Dataset content —
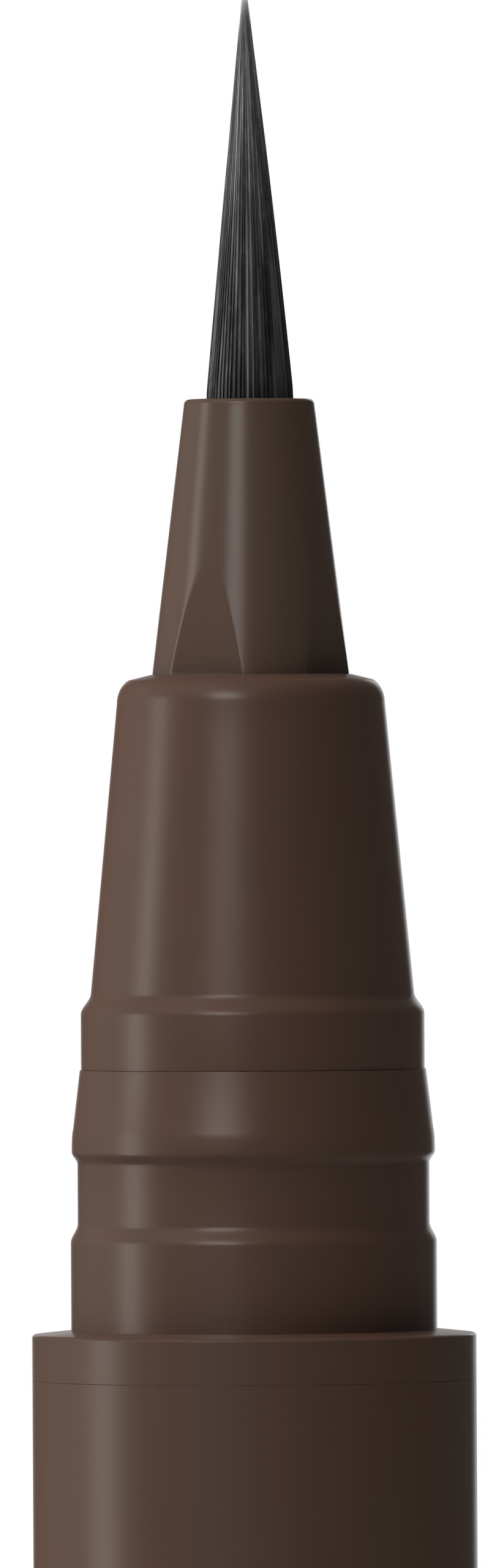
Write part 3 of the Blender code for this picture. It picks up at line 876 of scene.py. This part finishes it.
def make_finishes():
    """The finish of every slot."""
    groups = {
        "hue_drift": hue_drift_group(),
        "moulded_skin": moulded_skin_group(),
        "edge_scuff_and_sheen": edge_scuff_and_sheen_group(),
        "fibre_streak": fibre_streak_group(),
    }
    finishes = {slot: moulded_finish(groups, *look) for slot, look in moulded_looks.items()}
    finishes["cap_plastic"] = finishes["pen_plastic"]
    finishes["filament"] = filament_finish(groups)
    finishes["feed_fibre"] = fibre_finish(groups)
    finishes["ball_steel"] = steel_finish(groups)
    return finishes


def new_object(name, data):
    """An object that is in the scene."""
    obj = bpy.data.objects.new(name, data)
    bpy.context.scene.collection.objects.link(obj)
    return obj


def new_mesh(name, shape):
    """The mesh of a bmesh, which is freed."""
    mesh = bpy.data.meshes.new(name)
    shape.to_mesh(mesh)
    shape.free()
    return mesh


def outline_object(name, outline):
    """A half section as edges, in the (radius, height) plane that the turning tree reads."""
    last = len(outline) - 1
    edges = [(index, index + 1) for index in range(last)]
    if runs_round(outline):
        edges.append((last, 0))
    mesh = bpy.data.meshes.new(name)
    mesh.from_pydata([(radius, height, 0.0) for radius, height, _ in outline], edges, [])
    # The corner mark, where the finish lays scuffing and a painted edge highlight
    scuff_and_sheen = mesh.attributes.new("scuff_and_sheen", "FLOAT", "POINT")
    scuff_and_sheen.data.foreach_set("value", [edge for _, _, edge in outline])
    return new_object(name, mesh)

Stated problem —
From the listing above, extract every line exactly as it stands.

The reply —
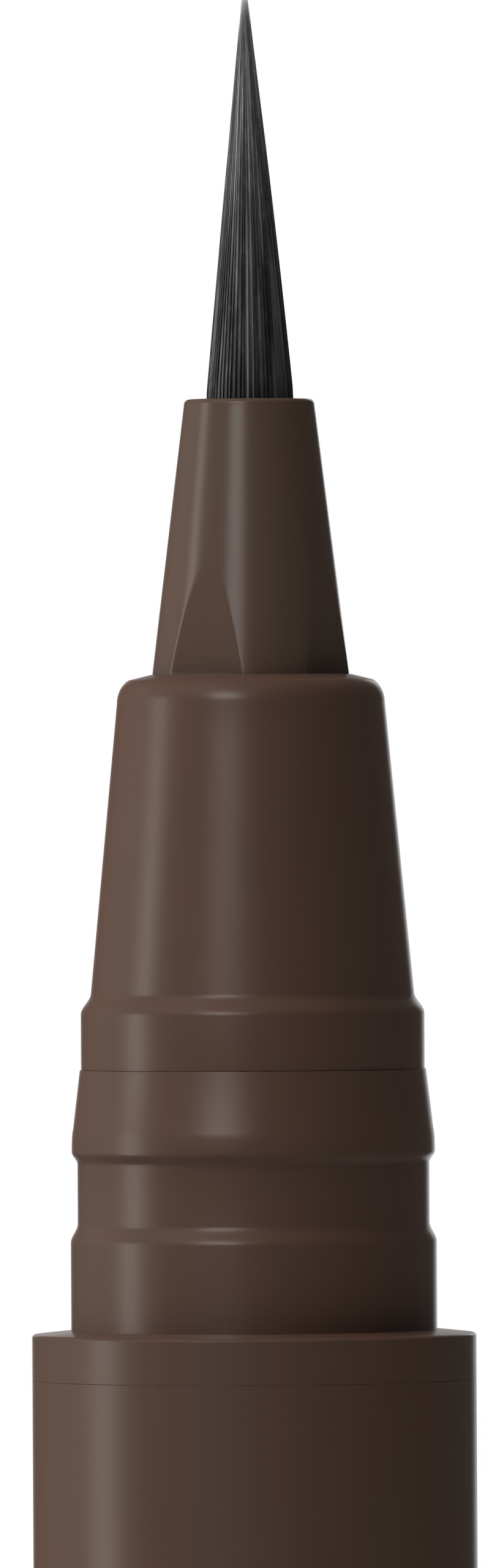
Write part 3 of the Blender code for this picture. It picks up at line 876 of scene.py. This part finishes it.
def make_finishes():
    """The finish of every slot."""
    groups = {
        "hue_drift": hue_drift_group(),
        "moulded_skin": moulded_skin_group(),
        "edge_scuff_and_sheen": edge_scuff_and_sheen_group(),
        "fibre_streak": fibre_streak_group(),
    }
    finishes = {slot: moulded_finish(groups, *look) for slot, look in moulded_looks.items()}
    finishes["cap_plastic"] = finishes["pen_plastic"]
    finishes["filament"] = filament_finish(groups)
    finishes["feed_fibre"] = fibre_finish(groups)
    finishes["ball_steel"] = steel_finish(groups)
    return finishes


def new_object(name, data):
    """An object that is in the scene."""
    obj = bpy.data.objects.new(name, data)
    bpy.context.scene.collection.objects.link(obj)
    return obj


def new_mesh(name, shape):
    """The mesh of a bmesh, which is freed."""
    mesh = bpy.data.meshes.new(name)
    shape.to_mesh(mesh)
    shape.free()
    return mesh


def outline_object(name, outline):
    """A half section as edges, in the (radius, height) plane that the turning tree reads."""
    last = len(outline) - 1
    edges = [(index, index + 1) for index in range(last)]
    if runs_round(outline):
        edges.append((last, 0))
    mesh = bpy.data.meshes.new(name)
    mesh.from_pydata([(radius, height, 0.0) for radius, height, _ in outline], edges, [])
    # The corner mark, where the finish lays scuffing and a painted edge highlight
    scuff_and_sheen = mesh.attributes.new("scuff_and_sheen", "FLOAT", "POINT")
    scuff_and_sheen.data.foreach_set("value", [edge for _, _, edge in outline])
    return new_object(name, mesh)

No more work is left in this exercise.